WORK INSTRUCTIONS -> Only lines with the word "this" are needed; collect each of them from the listing below.

• • • •

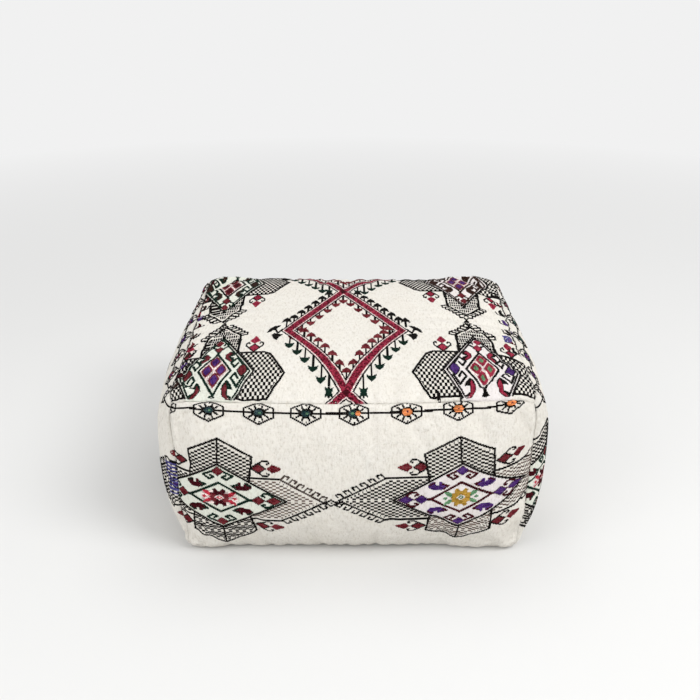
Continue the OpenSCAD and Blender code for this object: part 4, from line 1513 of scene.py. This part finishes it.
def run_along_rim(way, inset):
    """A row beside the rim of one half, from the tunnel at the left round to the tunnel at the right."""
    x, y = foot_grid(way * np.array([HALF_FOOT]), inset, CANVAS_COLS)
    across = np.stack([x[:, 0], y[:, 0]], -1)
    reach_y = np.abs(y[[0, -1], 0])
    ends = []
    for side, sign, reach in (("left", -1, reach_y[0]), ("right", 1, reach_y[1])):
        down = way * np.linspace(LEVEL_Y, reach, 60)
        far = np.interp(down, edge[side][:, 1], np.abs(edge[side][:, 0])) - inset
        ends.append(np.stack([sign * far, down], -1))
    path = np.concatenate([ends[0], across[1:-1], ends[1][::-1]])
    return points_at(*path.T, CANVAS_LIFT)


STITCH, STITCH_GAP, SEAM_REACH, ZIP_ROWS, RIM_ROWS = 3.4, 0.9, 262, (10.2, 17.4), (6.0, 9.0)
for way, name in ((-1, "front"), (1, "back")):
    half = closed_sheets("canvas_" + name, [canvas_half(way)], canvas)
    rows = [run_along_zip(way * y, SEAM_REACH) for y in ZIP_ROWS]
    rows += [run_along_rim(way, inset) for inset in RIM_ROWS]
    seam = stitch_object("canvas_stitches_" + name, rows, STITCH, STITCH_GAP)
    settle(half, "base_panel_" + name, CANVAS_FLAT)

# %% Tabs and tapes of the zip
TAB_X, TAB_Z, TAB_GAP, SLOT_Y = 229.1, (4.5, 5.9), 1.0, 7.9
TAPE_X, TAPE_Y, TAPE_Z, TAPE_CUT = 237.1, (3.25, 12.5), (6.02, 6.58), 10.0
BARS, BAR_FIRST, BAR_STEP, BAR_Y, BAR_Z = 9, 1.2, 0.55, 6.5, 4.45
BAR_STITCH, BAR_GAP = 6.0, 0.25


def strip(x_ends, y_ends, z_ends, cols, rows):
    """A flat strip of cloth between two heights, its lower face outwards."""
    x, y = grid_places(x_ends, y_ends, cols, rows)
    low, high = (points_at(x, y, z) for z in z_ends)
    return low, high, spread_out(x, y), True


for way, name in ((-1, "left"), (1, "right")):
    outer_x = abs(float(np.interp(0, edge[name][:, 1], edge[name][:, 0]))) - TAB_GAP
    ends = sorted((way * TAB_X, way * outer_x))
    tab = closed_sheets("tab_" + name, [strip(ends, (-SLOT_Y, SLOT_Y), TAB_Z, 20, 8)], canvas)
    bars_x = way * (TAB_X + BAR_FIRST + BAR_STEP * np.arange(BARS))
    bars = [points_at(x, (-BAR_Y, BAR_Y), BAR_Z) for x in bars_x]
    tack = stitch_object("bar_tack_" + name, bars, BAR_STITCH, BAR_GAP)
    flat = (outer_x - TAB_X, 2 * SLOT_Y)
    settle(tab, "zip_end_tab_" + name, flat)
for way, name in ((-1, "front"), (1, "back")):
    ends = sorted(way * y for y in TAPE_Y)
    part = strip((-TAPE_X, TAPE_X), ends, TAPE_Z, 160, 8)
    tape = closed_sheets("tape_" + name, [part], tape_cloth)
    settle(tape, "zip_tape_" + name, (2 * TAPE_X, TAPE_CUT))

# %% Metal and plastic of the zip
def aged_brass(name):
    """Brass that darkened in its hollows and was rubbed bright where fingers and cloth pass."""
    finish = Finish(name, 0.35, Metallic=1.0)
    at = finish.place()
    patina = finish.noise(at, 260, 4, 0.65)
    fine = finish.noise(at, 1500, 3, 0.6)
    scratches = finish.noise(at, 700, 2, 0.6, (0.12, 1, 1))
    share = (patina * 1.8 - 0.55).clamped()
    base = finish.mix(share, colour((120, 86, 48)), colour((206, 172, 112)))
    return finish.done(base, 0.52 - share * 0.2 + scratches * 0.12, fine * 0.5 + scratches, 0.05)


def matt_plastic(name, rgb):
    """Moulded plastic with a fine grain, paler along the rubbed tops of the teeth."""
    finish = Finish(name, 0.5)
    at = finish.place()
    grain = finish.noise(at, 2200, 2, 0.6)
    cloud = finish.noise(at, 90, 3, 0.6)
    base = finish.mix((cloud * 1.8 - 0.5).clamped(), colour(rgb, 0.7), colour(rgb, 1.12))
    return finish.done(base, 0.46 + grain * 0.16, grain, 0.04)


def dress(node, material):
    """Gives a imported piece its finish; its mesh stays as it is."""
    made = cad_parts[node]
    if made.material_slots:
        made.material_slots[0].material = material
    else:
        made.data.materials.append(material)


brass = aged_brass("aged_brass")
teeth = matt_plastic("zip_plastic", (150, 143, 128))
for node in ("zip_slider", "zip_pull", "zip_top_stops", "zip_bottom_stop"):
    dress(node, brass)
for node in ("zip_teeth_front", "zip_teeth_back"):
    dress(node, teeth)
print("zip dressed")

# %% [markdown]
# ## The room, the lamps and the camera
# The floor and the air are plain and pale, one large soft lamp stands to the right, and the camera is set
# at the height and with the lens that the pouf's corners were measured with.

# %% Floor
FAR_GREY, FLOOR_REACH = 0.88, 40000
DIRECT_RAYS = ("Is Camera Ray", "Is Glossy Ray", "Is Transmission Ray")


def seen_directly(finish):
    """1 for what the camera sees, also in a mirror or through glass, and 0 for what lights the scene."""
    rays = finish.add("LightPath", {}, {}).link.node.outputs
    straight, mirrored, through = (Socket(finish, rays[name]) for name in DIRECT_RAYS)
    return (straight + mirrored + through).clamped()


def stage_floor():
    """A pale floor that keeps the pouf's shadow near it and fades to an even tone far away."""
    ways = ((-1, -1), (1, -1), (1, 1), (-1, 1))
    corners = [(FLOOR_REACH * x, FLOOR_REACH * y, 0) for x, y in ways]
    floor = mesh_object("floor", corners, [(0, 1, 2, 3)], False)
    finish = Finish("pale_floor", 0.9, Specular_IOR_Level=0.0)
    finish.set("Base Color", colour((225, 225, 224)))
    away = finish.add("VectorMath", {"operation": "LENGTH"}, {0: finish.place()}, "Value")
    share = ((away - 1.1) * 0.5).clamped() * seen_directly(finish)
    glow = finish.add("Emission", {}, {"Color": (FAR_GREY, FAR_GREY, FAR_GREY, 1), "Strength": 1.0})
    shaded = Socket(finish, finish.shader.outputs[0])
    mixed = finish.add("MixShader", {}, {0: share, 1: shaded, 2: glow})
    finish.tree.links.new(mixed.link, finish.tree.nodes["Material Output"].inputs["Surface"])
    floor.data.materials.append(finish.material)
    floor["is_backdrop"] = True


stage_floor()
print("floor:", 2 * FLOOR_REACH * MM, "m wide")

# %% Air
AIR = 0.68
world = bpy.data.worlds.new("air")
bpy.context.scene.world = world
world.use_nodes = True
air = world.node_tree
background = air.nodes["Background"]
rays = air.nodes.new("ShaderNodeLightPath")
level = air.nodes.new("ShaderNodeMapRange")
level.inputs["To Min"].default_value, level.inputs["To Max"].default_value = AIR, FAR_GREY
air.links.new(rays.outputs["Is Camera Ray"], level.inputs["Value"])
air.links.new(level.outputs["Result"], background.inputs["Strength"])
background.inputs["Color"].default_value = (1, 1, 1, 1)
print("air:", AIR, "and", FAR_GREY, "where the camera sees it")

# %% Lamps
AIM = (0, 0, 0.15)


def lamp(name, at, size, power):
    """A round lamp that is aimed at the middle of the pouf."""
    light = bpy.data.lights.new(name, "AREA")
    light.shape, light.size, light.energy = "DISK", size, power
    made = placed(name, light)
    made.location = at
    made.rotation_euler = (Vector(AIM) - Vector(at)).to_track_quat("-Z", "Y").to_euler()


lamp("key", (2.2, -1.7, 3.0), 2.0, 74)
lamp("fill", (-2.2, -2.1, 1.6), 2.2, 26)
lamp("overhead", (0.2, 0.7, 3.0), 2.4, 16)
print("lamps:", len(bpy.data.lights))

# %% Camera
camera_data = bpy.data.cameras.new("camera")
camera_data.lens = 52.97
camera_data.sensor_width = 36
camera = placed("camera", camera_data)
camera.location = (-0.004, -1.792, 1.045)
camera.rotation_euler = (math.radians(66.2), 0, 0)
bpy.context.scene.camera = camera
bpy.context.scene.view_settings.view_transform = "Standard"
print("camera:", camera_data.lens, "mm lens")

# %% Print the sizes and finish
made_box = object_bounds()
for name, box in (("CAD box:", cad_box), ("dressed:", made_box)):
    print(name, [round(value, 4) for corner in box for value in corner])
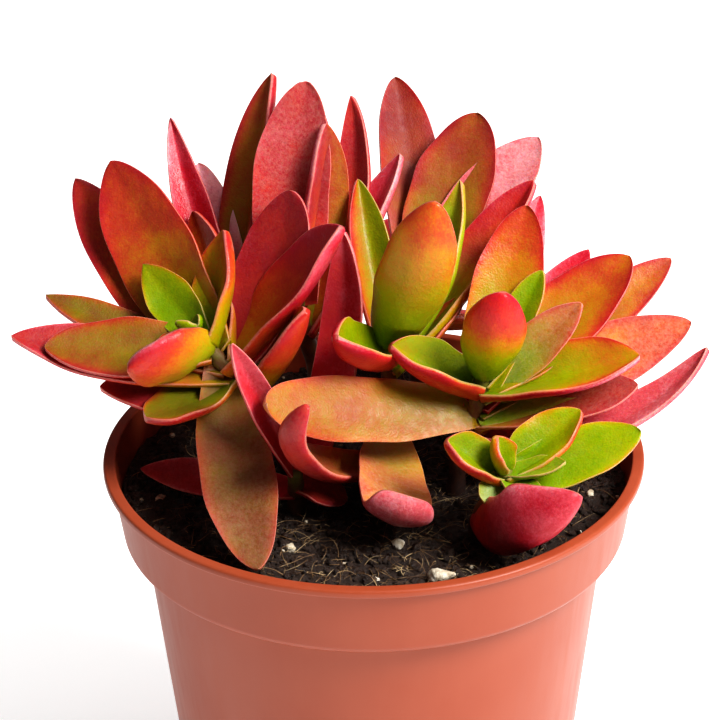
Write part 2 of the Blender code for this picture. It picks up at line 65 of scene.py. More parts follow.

• • • •

THE RESULT ->
Continue the OpenSCAD and Blender code for this object: part 4, from line 1513 of scene.py. This part finishes it.
Write part 2 of the Blender code for this picture. It picks up at line 65 of scene.py. More parts follow.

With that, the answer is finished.